··· Data segment ···
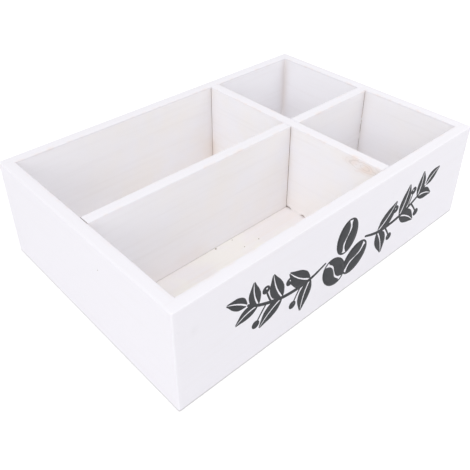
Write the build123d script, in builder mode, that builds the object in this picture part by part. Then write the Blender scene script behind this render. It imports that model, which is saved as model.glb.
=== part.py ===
# Countertop coffee station organizer: an open wooden box with four compartments.
#
# Four boards make the frame. The front and back boards run the full length and the two end boards
# stand between them, butted and bradded at each corner. A thin plywood base sits in a recess that is
# routed into the frame's underside, so its edge never shows from the side. A cross divider runs from
# the front board to the back board, and a long and a short divider butt against it from either side.
# Every brad is driven below the surface, and the marks over the brads in the walls are filled.
#
# Millimetres. X runs along the front board, Y from front to back, Z up. The origin is the middle of
# the footprint, on the surface that the box stands on.

import os

from build123d import *

# Frame
box_length = 300.0
box_depth = 204.0
box_height = 83.0
wall_thickness = 9.0
corner_round = 1.2  # sanded upright corners
rim_round = 0.8  # eased top edges, on the dividers too
foot_round = 1.0  # eased outer edge at the foot

# Base panel, and the recess that takes it
base_thickness = 3.0
recess_width = 4.5  # how far the recess runs in under the walls
recess_corner = 6.0  # left by the round cutter
base_play = 0.3  # between the panel's edge and the recess, all round

# Dividers
divider_thickness = 9.0
divider_drop = 0.4  # from the rim down to a divider's top
divider_gap = 0.5  # saw play at the loose ends
small_bay_width = 86.5  # clear, from the cross divider to the right end board
front_bay_depth = 88.5  # clear, from the front board to the long and short dividers

# Brads: flat wire with a T head and a chisel point
brad_width = 1.25
brad_thickness = 1.0
brad_head_width = 1.9
brad_head_height = 0.8
brad_point = 1.8
wall_brad_length = 25.0
wall_brad_sink = 0.8
base_brad_length = 15.0
base_brad_sink = 0.3
mark_length = 2.8  # mark that the driver leaves over a brad
mark_width = 1.5

# Brad rows. A margin runs from the end of a row's piece to the nearest brad.
corner_brad_count = 3
corner_brad_margin = 15.0
divider_brad_count = 2
divider_brad_margin = 20.0
base_along_count = 5
base_across_count = 3
base_wall_margin = 21.0
base_divider_count = 2
base_divider_margin = 36.0

# Worked-out sizes and places
inner_length = box_length - 2 * wall_thickness
inner_depth = box_depth - 2 * wall_thickness
recess_length = inner_length + 2 * recess_width
recess_depth = inner_depth + 2 * recess_width
divider_height = box_height - divider_drop - base_thickness
cross_x = inner_length / 2 - small_bay_width - divider_thickness / 2
cross_left = cross_x - divider_thickness / 2
cross_right = cross_x + divider_thickness / 2
middle_y = front_bay_depth + divider_thickness / 2 - inner_depth / 2
cross_length = inner_depth - divider_gap
long_left = divider_gap - inner_length / 2
long_right = cross_left - divider_gap
short_right = inner_length / 2 - divider_gap
end_board_x = (box_length - wall_thickness) / 2  # middle of an end board's thickness

# Work faces, with their normals outwards. On an upright one the Y axis points up.
front_face = Plane(origin=(0, -box_depth / 2, 0), x_dir=(1, 0, 0), z_dir=(0, -1, 0))
back_face = Plane(origin=(0, box_depth / 2, 0), x_dir=(-1, 0, 0), z_dir=(0, 1, 0))
left_face = Plane(origin=(-box_length / 2, 0, 0), x_dir=(0, -1, 0), z_dir=(-1, 0, 0))
right_face = Plane(origin=(box_length / 2, 0, 0), x_dir=(0, 1, 0), z_dir=(1, 0, 0))
cross_right_face = Plane(origin=(cross_right, 0, 0), x_dir=(0, 1, 0), z_dir=(1, 0, 0))
underside = Plane(origin=(0, 0, 0), x_dir=(1, 0, 0), z_dir=(0, 0, -1))

# End planes that the dividers run from, with the Y axis up
cross_start = Plane(origin=(cross_x, -inner_depth / 2, 0), x_dir=(-1, 0, 0), z_dir=(0, 1, 0))
long_start = Plane(origin=(long_left, middle_y, 0), x_dir=(0, 1, 0), z_dir=(1, 0, 0))
short_start = Plane(origin=(cross_right, middle_y, 0), x_dir=(0, 1, 0), z_dir=(1, 0, 0))


def spread(count, start, end, margin):
    """Evenly spaced values between start and end, with a margin left at both."""
    pitch = (end - start - 2 * margin) / max(count - 1, 1)
    return [start + margin + step * pitch for step in range(count)]


def column(across, count, margin):
    """Points one above another on an upright work face."""
    return [(across, height) for height in spread(count, 0, box_height, margin)]


def brad(length):
    """One brad pointing down, with its origin in the middle of the head's top face."""
    with BuildPart() as wire:
        with BuildSketch(Plane.XZ):
            with BuildLine():
                Polyline(
                    (brad_head_width / 2, 0),
                    (brad_head_width / 2, -brad_head_height),
                    (brad_width / 2, -brad_head_height),
                    (brad_width / 2, brad_point - length),
                    (0, -length),
                    (-brad_width / 2, brad_point - length),
                    (-brad_width / 2, -brad_head_height),
                    (-brad_head_width / 2, -brad_head_height),
                    (-brad_head_width / 2, 0),
                    close=True,
                )
            make_face()
        extrude(amount=brad_thickness / 2, both=True)
    return wire.part


def brads(face, points, length, sink):
    """Brads driven into a work face at these points, with their heads sunk below it."""
    with BuildPart(face.offset(-sink)) as driven:
        with Locations(*points):
            add(brad(length))
    return driven


def driver_marks(face, points, depth):
    """The driver's marks over the brads, as solids that end flush with the work face."""
    with BuildPart() as marks:
        with BuildSketch(face):
            with Locations(*points):
                Rectangle(mark_length, mark_width)
        extrude(amount=-depth)
    return marks


def divider_blank(start, length):
    """A divider that stands on the base, with both of its top edges eased."""
    with BuildPart() as blank:
        with BuildSketch(start) as section:
            with Locations((0, base_thickness)):
                Rectangle(divider_thickness, divider_height, align=(Align.CENTER, Align.MIN))
            fillet(section.vertices().group_by(Axis.Y)[-1], rim_round)
        extrude(amount=length)
    return blank


# Brads and fillers in the walls. A row is named for the corner or the piece that it holds.
front_left_points = column(-end_board_x, corner_brad_count, corner_brad_margin)
front_right_points = column(end_board_x, corner_brad_count, corner_brad_margin)
back_left_points = column(end_board_x, corner_brad_count, corner_brad_margin)
back_right_points = column(-end_board_x, corner_brad_count, corner_brad_margin)
cross_front_points = column(cross_x, divider_brad_count, divider_brad_margin)
cross_back_points = column(-cross_x, divider_brad_count, divider_brad_margin)
long_end_points = column(-middle_y, divider_brad_count, divider_brad_margin)
inner_points = column(middle_y, divider_brad_count, divider_brad_margin)

front_left_corner_brads = brads(front_face, front_left_points, wall_brad_length, wall_brad_sink)
front_right_corner_brads = brads(front_face, front_right_points, wall_brad_length, wall_brad_sink)
back_left_corner_brads = brads(back_face, back_left_points, wall_brad_length, wall_brad_sink)
back_right_corner_brads = brads(back_face, back_right_points, wall_brad_length, wall_brad_sink)
cross_divider_front_brads = brads(front_face, cross_front_points, wall_brad_length, wall_brad_sink)
cross_divider_back_brads = brads(back_face, cross_back_points, wall_brad_length, wall_brad_sink)
long_divider_end_brads = brads(left_face, long_end_points, wall_brad_length, wall_brad_sink)
long_divider_inner_brads = brads(cross_right_face, inner_points, wall_brad_length, wall_brad_sink)
short_divider_end_brads = brads(right_face, inner_points, wall_brad_length, wall_brad_sink)

front_points = front_left_points + front_right_points + cross_front_points
back_points = back_left_points + back_right_points + cross_back_points
front_fillers = driver_marks(front_face, front_points, wall_brad_sink)
back_fillers = driver_marks(back_face, back_points, wall_brad_sink)
left_fillers = driver_marks(left_face, long_end_points, wall_brad_sink)
right_fillers = driver_marks(right_face, inner_points, wall_brad_sink)

# Brads through the base, up into the ledges above the recess and into the dividers. The underside's
# Y axis runs from back to front.
ledge_x = (inner_length + recess_width) / 2
ledge_y = (inner_depth + recess_width) / 2
along = spread(base_along_count, -inner_length / 2, inner_length / 2, base_wall_margin)
across = spread(base_across_count, -inner_depth / 2, inner_depth / 2, base_wall_margin)
cross_run = spread(base_divider_count, -inner_depth / 2, inner_depth / 2, base_divider_margin)
long_run = spread(base_divider_count, long_left, long_right, base_divider_margin)
wall_points = [(x, y) for x in along for y in (-ledge_y, ledge_y)]
wall_points += [(x, y) for x in (-ledge_x, ledge_x) for y in across]
divider_points = [(cross_x, y) for y in cross_run]
divider_points += [(x, -middle_y) for x in long_run]
divider_points += [((cross_right + short_right) / 2, -middle_y)]

base_wall_brads = brads(underside, wall_points, base_brad_length, base_brad_sink)
base_divider_brads = brads(underside, divider_points, base_brad_length, base_brad_sink)
base_marks = driver_marks(underside, wall_points + divider_points, base_brad_sink)

# The frame as it is once sanded and routed, still in one piece. Its four boards are cut from it.
with BuildPart() as sanded_frame:
    with BuildSketch():
        RectangleRounded(box_length, box_depth, corner_round)
        Rectangle(inner_length, inner_depth, mode=Mode.SUBTRACT)
    extrude(amount=box_height)
    fillet(sanded_frame.faces().sort_by(Axis.Z)[-1].edges(), rim_round)
    fillet(sanded_frame.faces().sort_by(Axis.Z)[0].outer_wire().edges(), foot_round)
    with BuildSketch():
        RectangleRounded(recess_length, recess_depth, recess_corner)
    extrude(amount=base_thickness, mode=Mode.SUBTRACT)
    add(base_wall_brads.part, mode=Mode.SUBTRACT)

with BuildPart() as front_board:
    add(sanded_frame.part)
    split(bisect_by=Plane.XZ.offset(inner_depth / 2), keep=Keep.TOP)
    add(front_left_corner_brads.part, mode=Mode.SUBTRACT)
    add(front_right_corner_brads.part, mode=Mode.SUBTRACT)
    add(cross_divider_front_brads.part, mode=Mode.SUBTRACT)
    add(front_fillers.part, mode=Mode.SUBTRACT)

with BuildPart() as back_board:
    add(sanded_frame.part)
    split(bisect_by=Plane.XZ.offset(-inner_depth / 2), keep=Keep.BOTTOM)
    add(back_left_corner_brads.part, mode=Mode.SUBTRACT)
    add(back_right_corner_brads.part, mode=Mode.SUBTRACT)
    add(cross_divider_back_brads.part, mode=Mode.SUBTRACT)
    add(back_fillers.part, mode=Mode.SUBTRACT)

with BuildPart() as end_boards:
    add(sanded_frame.part)
    split(bisect_by=Plane.XZ.offset(inner_depth / 2), keep=Keep.BOTTOM)
    split(bisect_by=Plane.XZ.offset(-inner_depth / 2), keep=Keep.TOP)

with BuildPart() as left_end_board:
    add(end_boards.part)
    split(bisect_by=Plane.YZ, keep=Keep.BOTTOM)
    add(front_left_corner_brads.part, mode=Mode.SUBTRACT)
    add(back_left_corner_brads.part, mode=Mode.SUBTRACT)
    add(long_divider_end_brads.part, mode=Mode.SUBTRACT)
    add(left_fillers.part, mode=Mode.SUBTRACT)

with BuildPart() as right_end_board:
    add(end_boards.part)
    split(bisect_by=Plane.YZ, keep=Keep.TOP)
    add(front_right_corner_brads.part, mode=Mode.SUBTRACT)
    add(back_right_corner_brads.part, mode=Mode.SUBTRACT)
    add(short_divider_end_brads.part, mode=Mode.SUBTRACT)
    add(right_fillers.part, mode=Mode.SUBTRACT)

with BuildPart() as base_panel:
    with BuildSketch():
        RectangleRounded(
            recess_length - 2 * base_play,
            recess_depth - 2 * base_play,
            recess_corner - base_play,
        )
    extrude(amount=base_thickness)
    add(base_wall_brads.part, mode=Mode.SUBTRACT)
    add(base_divider_brads.part, mode=Mode.SUBTRACT)
    add(base_marks.part, mode=Mode.SUBTRACT)

# The cross divider stands tight against the front board, with its play at the back. The marks over
# the brads that it sends into the long divider stay open, behind the short divider's end.
inner_marks = driver_marks(cross_right_face, inner_points, wall_brad_sink)
cross_blank = divider_blank(cross_start, cross_length)

with BuildPart() as cross_divider:
    add(cross_blank.part)
    add(cross_divider_front_brads.part, mode=Mode.SUBTRACT)
    add(cross_divider_back_brads.part, mode=Mode.SUBTRACT)
    add(long_divider_inner_brads.part, mode=Mode.SUBTRACT)
    add(inner_marks.part, mode=Mode.SUBTRACT)
    add(base_divider_brads.part, mode=Mode.SUBTRACT)

# The long divider has play at both ends, and the short one only at the right end board.
long_blank = divider_blank(long_start, long_right - long_left)
short_blank = divider_blank(short_start, short_right - cross_right)

with BuildPart() as long_divider:
    add(long_blank.part)
    add(long_divider_end_brads.part, mode=Mode.SUBTRACT)
    add(long_divider_inner_brads.part, mode=Mode.SUBTRACT)
    add(base_divider_brads.part, mode=Mode.SUBTRACT)

with BuildPart() as short_divider:
    add(short_blank.part)
    add(short_divider_end_brads.part, mode=Mode.SUBTRACT)
    add(base_divider_brads.part, mode=Mode.SUBTRACT)

pieces = {
    "front_board": front_board,
    "back_board": back_board,
    "left_end_board": left_end_board,
    "right_end_board": right_end_board,
    "base_panel": base_panel,
    "cross_divider": cross_divider,
    "long_divider": long_divider,
    "short_divider": short_divider,
    "front_left_corner_brads": front_left_corner_brads,
    "front_right_corner_brads": front_right_corner_brads,
    "back_left_corner_brads": back_left_corner_brads,
    "back_right_corner_brads": back_right_corner_brads,
    "cross_divider_front_brads": cross_divider_front_brads,
    "cross_divider_back_brads": cross_divider_back_brads,
    "long_divider_end_brads": long_divider_end_brads,
    "long_divider_inner_brads": long_divider_inner_brads,
    "short_divider_end_brads": short_divider_end_brads,
    "base_wall_brads": base_wall_brads,
    "base_divider_brads": base_divider_brads,
    "front_fillers": front_fillers,
    "back_fillers": back_fillers,
    "left_fillers": left_fillers,
    "right_fillers": right_fillers,
}

os.makedirs("parts", exist_ok=True)
for name, piece in pieces.items():
    piece.part.label = name
    export_step(piece.part, f"parts/{name}.step")
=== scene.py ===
# Paint, joints, artwork, light and camera for a white wooden coffee station organizer.
# Metres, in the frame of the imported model: X along the front board, Y from front to back, Z up.

import math

import bmesh
import bpy
from mathutils import Matrix, Vector


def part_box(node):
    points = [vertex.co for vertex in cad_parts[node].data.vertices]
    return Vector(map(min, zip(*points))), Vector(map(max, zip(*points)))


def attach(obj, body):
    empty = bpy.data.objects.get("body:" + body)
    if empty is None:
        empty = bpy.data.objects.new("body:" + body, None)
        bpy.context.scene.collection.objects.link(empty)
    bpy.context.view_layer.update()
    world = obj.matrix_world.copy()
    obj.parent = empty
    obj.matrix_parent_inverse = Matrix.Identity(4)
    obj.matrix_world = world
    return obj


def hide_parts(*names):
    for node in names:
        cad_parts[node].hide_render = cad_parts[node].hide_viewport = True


mm = 0.001

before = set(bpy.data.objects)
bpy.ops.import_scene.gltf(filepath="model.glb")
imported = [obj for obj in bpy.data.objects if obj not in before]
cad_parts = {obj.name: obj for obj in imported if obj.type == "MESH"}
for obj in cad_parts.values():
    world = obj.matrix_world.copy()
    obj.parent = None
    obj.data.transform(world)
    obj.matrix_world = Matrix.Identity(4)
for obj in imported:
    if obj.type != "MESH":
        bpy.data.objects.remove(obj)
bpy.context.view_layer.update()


# Small helpers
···
Task requirements -> Where a line above contains the word "imported", copy that line.

Answer to this problem ->
# Metres, in the frame of the imported model: X along the front board, Y from front to back, Z up.
imported = [obj for obj in bpy.data.objects if obj not in before]
cad_parts = {obj.name: obj for obj in imported if obj.type == "MESH"}
for obj in imported:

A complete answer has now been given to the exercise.